The resulting dynamism makes the city great. The tragedy is that it is reduced where it is most needed. Housing development is ring-fenced and totally controlled. The result is chronic shortage and sky-high prices.
Developments - from the backyard shed to the city's skyscrapers - are rigidly controlled by the city's planners. The result is cookie-cutter developments where the new ones look just like the old ones and the ones in the west look just like the ones in the east.
It's as dreary as an old Moscow state housing project.
The talent Auckland has can do so much more if only the council would do far, far less. For Auckland to breathe and grow the council should set minimal rules and scuttle out of the way. We would be amazed at the result.
The city would flourish and develop as everything does when freedom reigns. It's the central plan that chokes a city just as it chokes an economy.
We naturally expect any plan to be one we would want. But it never is.
It always becomes no one's plan and a political and bureaucratic quagmire brought to a standstill by bureaucratic process and consenting demands. It should work but it never does.
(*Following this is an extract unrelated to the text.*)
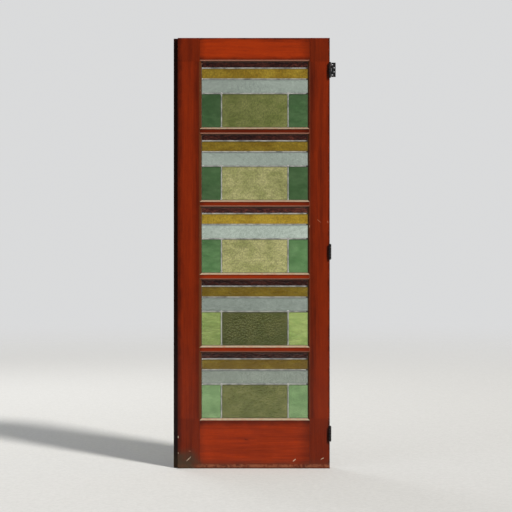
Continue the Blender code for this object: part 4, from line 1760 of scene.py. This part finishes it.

New mayor Phil Goff has spent his precious first months arguing for a bed tax. It doesn't matter much either way to the future of Auckland and it's shocking that it has become the mayor's thing.
He should be removing the council as a roadblock to the city's development to let homeowners and business to get on with what they do best.
That would make great chunks of the council redundant, which would have the added benefit of meaning no need for new taxes and no need for rate hikes.
The burden of the council would fall and the city flourish. It's all upside.
We need council to go back to doing council things - which should be extremely limited.
We don't need council telling us what we can do in our own backyard or bossing us on developments that are our business and our money.
That's what's holding a great city back from becoming the greatest.